O’Hear was not surprised by the acquittal of Packard because he was on duty at the time of the incident.

“He was actually on duty at the time of the beating and centered his defense on the claim that he was just doing his job,” said O’Hear. “The other defendants, though, were straddling the line between being cops and just plain party-goers. Jurors may have reasonably felt that police officers in that sort of situation really should think twice before forcibly restraining another person.”

Rare civil rights victory

Despite the apparent victory for the prosecution, it was a relatively infrequent one nationally in terms of criminal civil rights cases at the federal level, according to attorney Nathan A. Fishbach.

O’Hear supported the notion with recent data from the Department of Justice’s Bureau of Justice Statistics that shows only 55 percent of criminal civil rights cases that were litigated to a jury verdict earned convictions compared to 82 percent of general federal criminal cases.

“These types of cases are very difficult to prosecute, because of the substantial emotion and many credibility issues involved, which is why very few criminal civil rights cases are prosecuted by Department of Justice,” said Fishbach, who worked in the U.S. Attorney’s office in the Eastern District of Wisconsin for 13 years and is now with Whyte Hirschboeck Dudek SC, in Milwaukee.

Fishbach noted that a case like Jude’s demands corroboration of evidence because it often hinges on credibility, unlike federal white-collar crimes, which are often document-driven.
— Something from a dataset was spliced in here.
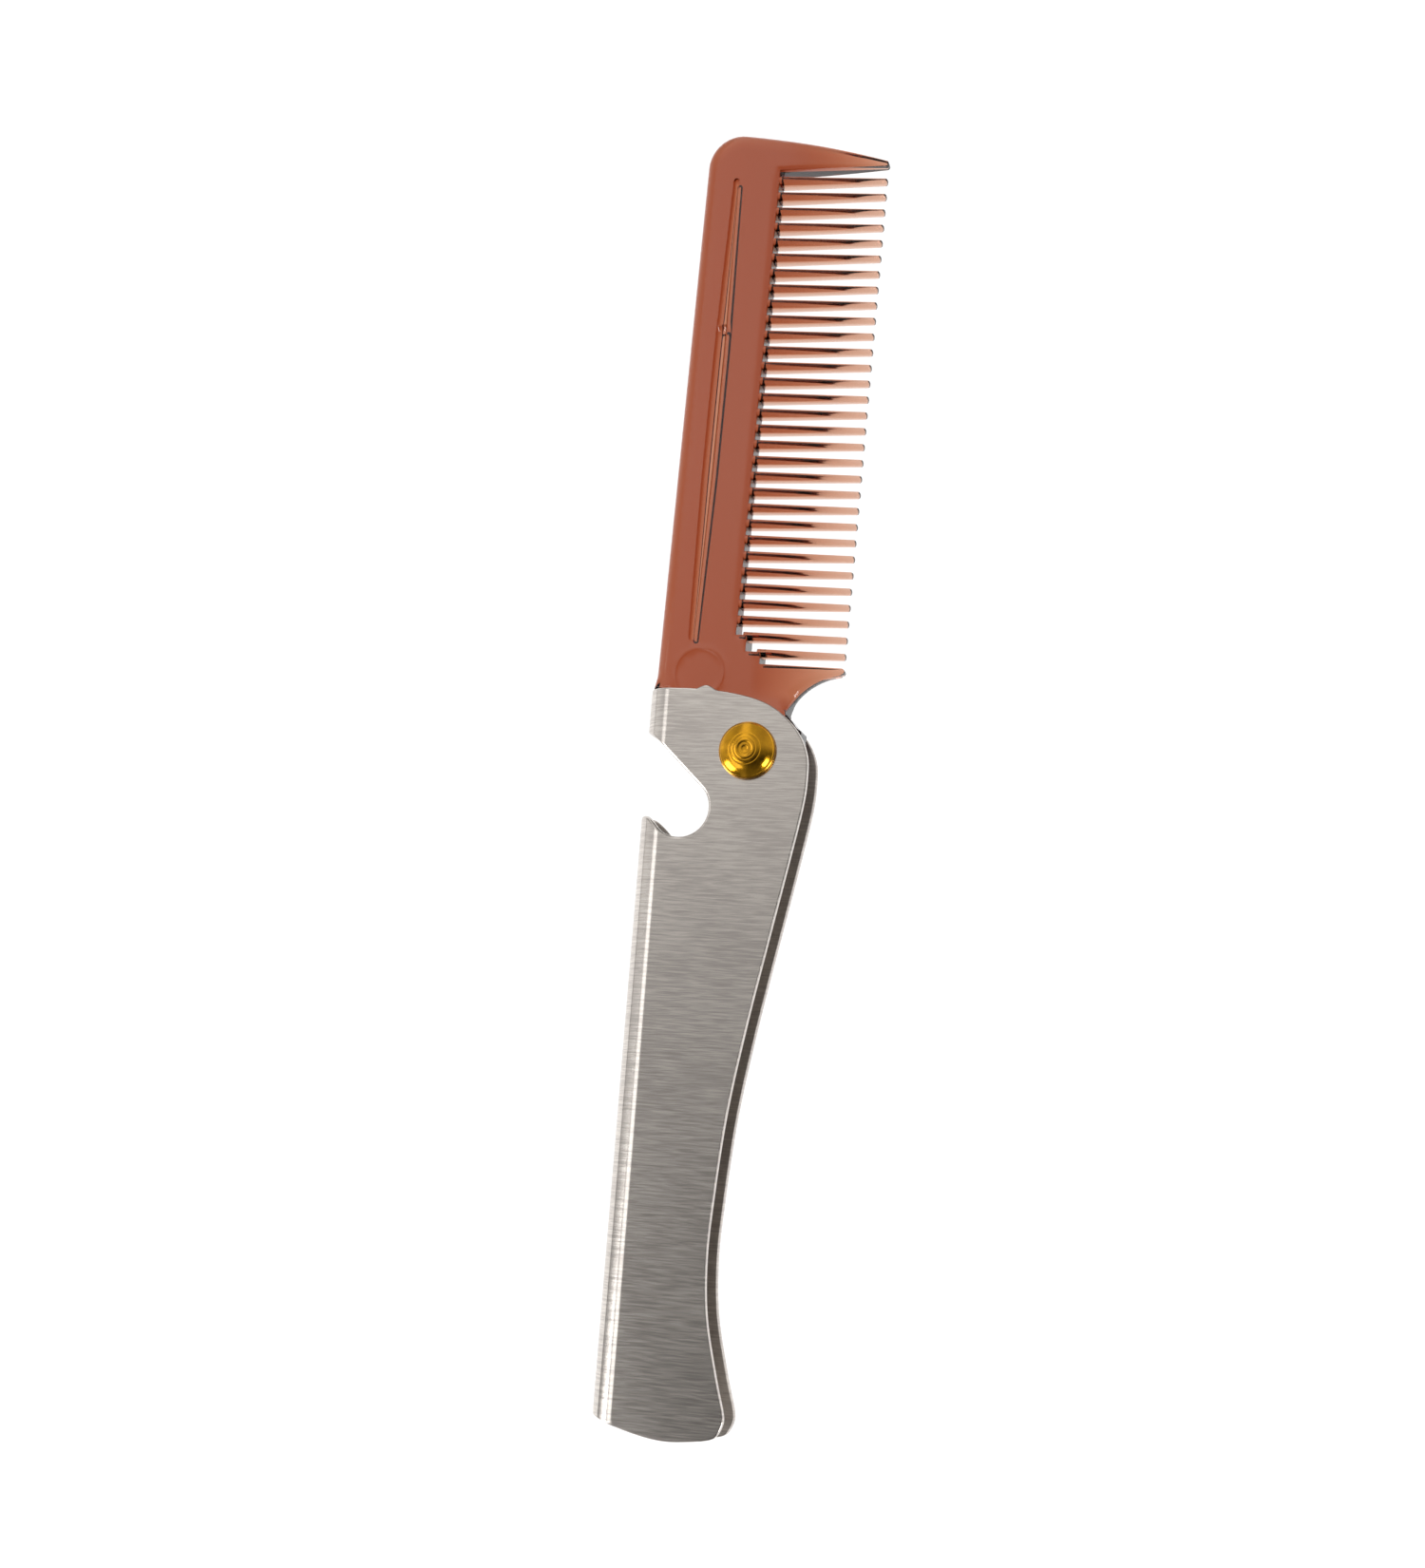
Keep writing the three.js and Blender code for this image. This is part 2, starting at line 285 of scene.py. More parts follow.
def inward(loop):
    """Unit normals into the material, which lies on the left of the line, and their mitre lengths."""
    def left(step):
        turned = np.column_stack((-step[:, 1], step[:, 0]))
        return turned / np.linalg.norm(turned, axis=1)[:, None]
    before = left(loop - np.roll(loop, 1, axis=0))
    after = left(np.roll(loop, -1, axis=0) - loop)
    normal = before + after
    normal /= np.linalg.norm(normal, axis=1)[:, None]
    stretch = 1 / np.clip((normal * before).sum(1), 0.6, 1)
    return normal, stretch


def interior_grid(loops, columns, rows, margin):
    """Grid points inside the first loop, outside the others and clear of them all."""
    x, y = np.meshgrid(columns, rows)
    points = np.column_stack((x.ravel(), y.ravel()))
    points = points[inside(loops[0], points)]
    for hole in loops[1:]:
        points = points[~inside(hole, points)]
    for loop in loops:
        points = points[nearest(loop, points) > margin]
    return points


def triangles(loops, extra):
    """Fills the first loop, less the others, with triangles over the loops' points and the extra ones."""
    coords = np.vstack((*loops, extra))
    edges = []
    first = 0
    for loop in loops:
        count = len(loop)
        edges += [(first + i, first + (i + 1) % count) for i in range(count)]
        first += count
    flat = [Vector(point) for point in coords]
    _, _, faces, origin, _, _ = delaunay_2d_cdt(flat, edges, [], 1, 1e-7)
    faces = np.array([[origin[i][0] for i in face] for face in faces])
    centres = coords[faces].mean(1)
    for hole in loops[1:]:
        outside = ~inside(hole, centres)
        faces, centres = faces[outside], centres[outside]
    return faces


def band(first, second, count):
    """Quads between two closed rows of points, given by their first indices."""
    return [
        (first + i, first + (i + 1) % count, second + (i + 1) % count, second + i)
        for i in range(count)
    ]


# ---- meshes -----------------------------------------------------------------------------------------

def placed(mesh, lean=0.0):
    """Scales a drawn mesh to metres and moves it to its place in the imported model."""
    mesh.transform(Matrix.Translation(PIVOT) @ Matrix.Rotation(-lean, 4, "Z") @ Matrix.Scale(MM, 4))


def new_object(name, mesh):
    made = bpy.data.objects.new(name, mesh)
    bpy.context.scene.collection.objects.link(made)
    return made


def mesh_from(name, points, faces):
    mesh = bpy.data.meshes.new(name)
    mesh.from_pydata([tuple(p) for p in points], [], [tuple(int(i) for i in face) for face in faces])
    work = bmesh.new()
    work.from_mesh(mesh)
    bmesh.ops.recalc_face_normals(work, faces=work.faces)
    work.to_mesh(mesh)
    work.free()
    mesh.shade_smooth()
    return mesh


def with_modifiers(obj):
    """Applies an object's modifiers to its mesh."""
    bpy.context.view_layer.update()
    evaluated = obj.evaluated_get(bpy.context.evaluated_depsgraph_get())
    mesh = bpy.data.meshes.new_from_object(evaluated)
    obj.modifiers.clear()
    obj.data = mesh


def weighted_normals(obj):
    """Flat faces shade flat and their rounded edges smooth; edges over the angle stay sharp."""
    obj.data.shade_smooth()
    work = bmesh.new()
    work.from_mesh(obj.data)
    for edge in work.edges:
        edge.smooth = len(edge.link_faces) == 2 and edge.calc_face_angle() < SHARP_ANGLE
    work.to_mesh(obj.data)
    work.free()
    weighted = obj.modifiers.new("weighted", "WEIGHTED_NORMAL")
    weighted.keep_sharp = True
    with_modifiers(obj)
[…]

“Here you were dealing with people who by definition have great credibility in the community,” said Fishbach of the police officers involved.

Because of the infrequency at which cases of this nature are won by the prosecution, let alone taken to federal court, Fishbach thought the outcome would serve as a national model for prosecutors.

“I think other federal prosecutors will be looking at this case and how it was prosecuted and decide how and when to bring similar cases,” said Fishbach. “Though these types of cases are not similar across the country, the methods used to prosecute and present will be examined around the county.”